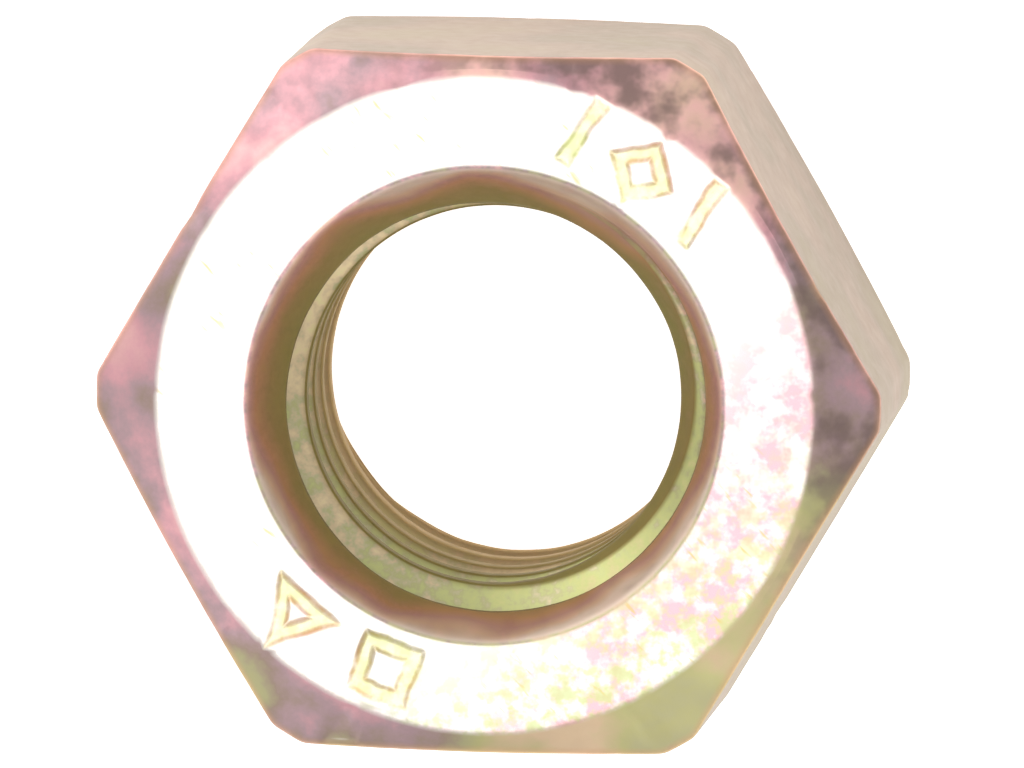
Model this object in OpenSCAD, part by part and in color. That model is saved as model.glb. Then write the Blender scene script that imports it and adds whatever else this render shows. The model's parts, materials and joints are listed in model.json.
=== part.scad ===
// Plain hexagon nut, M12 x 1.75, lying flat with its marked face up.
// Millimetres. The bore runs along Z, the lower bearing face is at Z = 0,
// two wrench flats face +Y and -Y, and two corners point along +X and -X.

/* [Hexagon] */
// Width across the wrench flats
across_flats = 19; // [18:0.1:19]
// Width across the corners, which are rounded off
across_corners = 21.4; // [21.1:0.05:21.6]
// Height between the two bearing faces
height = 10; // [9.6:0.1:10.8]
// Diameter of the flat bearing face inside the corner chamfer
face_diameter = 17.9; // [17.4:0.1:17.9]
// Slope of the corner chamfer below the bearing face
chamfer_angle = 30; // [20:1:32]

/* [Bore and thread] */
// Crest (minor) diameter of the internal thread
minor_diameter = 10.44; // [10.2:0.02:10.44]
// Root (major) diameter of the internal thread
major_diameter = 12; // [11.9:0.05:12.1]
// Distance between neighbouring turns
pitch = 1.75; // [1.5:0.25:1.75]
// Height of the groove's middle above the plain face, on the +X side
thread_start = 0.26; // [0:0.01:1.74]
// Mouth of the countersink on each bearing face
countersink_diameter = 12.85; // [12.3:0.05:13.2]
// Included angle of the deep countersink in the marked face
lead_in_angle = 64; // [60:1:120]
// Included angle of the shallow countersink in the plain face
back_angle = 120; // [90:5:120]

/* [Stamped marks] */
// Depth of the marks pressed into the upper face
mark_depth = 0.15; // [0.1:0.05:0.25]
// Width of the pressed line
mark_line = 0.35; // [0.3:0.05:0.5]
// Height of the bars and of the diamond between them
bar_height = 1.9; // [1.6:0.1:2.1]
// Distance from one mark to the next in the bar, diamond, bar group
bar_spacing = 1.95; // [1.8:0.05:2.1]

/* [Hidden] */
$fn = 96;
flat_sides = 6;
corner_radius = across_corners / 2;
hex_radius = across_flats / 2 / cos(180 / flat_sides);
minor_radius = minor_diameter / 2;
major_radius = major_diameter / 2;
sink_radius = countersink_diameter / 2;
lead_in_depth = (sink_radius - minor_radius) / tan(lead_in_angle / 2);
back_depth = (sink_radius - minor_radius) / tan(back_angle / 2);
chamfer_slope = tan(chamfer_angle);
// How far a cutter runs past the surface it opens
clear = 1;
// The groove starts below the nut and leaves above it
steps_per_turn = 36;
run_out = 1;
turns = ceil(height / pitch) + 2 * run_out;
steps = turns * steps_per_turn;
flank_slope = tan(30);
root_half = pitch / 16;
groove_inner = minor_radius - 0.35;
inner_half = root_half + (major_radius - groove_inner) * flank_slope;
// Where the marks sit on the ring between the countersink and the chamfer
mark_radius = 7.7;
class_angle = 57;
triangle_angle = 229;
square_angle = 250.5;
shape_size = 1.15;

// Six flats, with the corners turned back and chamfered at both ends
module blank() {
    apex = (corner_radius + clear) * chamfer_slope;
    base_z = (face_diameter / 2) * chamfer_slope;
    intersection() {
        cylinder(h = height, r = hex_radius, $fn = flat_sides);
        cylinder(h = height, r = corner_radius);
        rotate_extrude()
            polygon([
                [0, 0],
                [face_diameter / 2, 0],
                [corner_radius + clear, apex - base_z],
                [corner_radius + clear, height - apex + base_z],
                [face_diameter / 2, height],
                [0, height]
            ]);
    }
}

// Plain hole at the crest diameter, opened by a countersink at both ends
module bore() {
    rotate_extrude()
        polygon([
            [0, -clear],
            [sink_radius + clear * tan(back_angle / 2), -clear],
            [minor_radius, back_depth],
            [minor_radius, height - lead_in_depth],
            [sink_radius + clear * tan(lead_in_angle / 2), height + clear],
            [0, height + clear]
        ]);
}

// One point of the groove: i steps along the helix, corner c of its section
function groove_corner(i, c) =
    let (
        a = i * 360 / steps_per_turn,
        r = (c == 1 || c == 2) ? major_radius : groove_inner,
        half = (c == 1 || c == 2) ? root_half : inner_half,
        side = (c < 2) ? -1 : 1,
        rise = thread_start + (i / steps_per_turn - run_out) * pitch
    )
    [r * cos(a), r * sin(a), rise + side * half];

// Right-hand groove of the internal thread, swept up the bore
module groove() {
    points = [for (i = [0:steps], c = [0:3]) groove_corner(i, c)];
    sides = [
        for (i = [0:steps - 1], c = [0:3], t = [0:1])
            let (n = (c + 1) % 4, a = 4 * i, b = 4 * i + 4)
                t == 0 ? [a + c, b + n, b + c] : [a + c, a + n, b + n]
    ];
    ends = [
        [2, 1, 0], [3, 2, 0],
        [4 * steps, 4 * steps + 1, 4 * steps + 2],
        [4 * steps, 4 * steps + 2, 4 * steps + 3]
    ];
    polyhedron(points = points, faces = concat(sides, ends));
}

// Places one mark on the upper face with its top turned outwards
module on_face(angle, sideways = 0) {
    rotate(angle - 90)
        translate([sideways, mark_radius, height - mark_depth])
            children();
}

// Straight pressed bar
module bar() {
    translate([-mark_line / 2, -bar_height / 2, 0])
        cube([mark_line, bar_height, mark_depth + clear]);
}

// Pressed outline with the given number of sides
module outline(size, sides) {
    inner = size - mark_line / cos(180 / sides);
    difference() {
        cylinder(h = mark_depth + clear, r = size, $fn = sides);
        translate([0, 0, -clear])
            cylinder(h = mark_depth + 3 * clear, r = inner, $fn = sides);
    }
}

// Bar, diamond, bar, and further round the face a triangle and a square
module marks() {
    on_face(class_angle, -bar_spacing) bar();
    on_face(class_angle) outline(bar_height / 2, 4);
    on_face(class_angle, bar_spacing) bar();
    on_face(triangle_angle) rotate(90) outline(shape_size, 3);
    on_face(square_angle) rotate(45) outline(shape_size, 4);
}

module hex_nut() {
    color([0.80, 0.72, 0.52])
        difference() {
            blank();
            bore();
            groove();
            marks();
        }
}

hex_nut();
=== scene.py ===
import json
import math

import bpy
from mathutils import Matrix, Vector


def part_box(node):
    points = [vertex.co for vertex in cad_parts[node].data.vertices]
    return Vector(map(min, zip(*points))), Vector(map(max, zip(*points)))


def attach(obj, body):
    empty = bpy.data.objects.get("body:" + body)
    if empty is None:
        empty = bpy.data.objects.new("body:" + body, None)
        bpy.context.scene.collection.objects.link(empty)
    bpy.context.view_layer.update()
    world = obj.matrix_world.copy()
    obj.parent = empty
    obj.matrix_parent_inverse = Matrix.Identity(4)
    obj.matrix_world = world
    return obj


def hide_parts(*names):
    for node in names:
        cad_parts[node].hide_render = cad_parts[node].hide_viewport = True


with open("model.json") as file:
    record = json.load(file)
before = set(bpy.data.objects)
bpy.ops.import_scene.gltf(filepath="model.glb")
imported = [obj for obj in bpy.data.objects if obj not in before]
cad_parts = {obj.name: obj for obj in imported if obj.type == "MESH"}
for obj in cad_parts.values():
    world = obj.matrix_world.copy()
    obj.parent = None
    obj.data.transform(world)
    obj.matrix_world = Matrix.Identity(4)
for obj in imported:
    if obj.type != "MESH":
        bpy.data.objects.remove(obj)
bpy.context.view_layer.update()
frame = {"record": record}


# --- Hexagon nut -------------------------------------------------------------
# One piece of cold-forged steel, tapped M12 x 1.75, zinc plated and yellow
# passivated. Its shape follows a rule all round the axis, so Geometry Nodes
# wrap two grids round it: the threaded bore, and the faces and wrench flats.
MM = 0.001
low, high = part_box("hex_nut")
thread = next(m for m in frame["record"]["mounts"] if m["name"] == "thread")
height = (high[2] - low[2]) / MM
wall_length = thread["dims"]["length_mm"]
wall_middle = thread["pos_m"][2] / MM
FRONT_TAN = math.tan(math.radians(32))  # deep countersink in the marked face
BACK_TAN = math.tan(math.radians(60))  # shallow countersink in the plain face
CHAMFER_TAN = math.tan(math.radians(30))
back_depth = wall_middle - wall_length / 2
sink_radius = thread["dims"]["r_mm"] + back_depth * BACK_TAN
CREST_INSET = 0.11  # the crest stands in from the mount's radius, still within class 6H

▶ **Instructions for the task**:
Give back, word for word, only the lines above from the line holding "and a square" to the line holding "obj.parent = empty", both included.

▶ **Result of the exercise**:
// Bar, diamond, bar, and further round the face a triangle and a square
module marks() {
    on_face(class_angle, -bar_spacing) bar();
    on_face(class_angle) outline(bar_height / 2, 4);
    on_face(class_angle, bar_spacing) bar();
    on_face(triangle_angle) rotate(90) outline(shape_size, 3);
    on_face(square_angle) rotate(45) outline(shape_size, 4);
}

module hex_nut() {
    color([0.80, 0.72, 0.52])
        difference() {
            blank();
            bore();
            groove();
            marks();
        }
}

hex_nut();
=== scene.py ===
import json
import math

import bpy
from mathutils import Matrix, Vector


def part_box(node):
    points = [vertex.co for vertex in cad_parts[node].data.vertices]
    return Vector(map(min, zip(*points))), Vector(map(max, zip(*points)))


def attach(obj, body):
    empty = bpy.data.objects.get("body:" + body)
    if empty is None:
        empty = bpy.data.objects.new("body:" + body, None)
        bpy.context.scene.collection.objects.link(empty)
    bpy.context.view_layer.update()
    world = obj.matrix_world.copy()
    obj.parent = empty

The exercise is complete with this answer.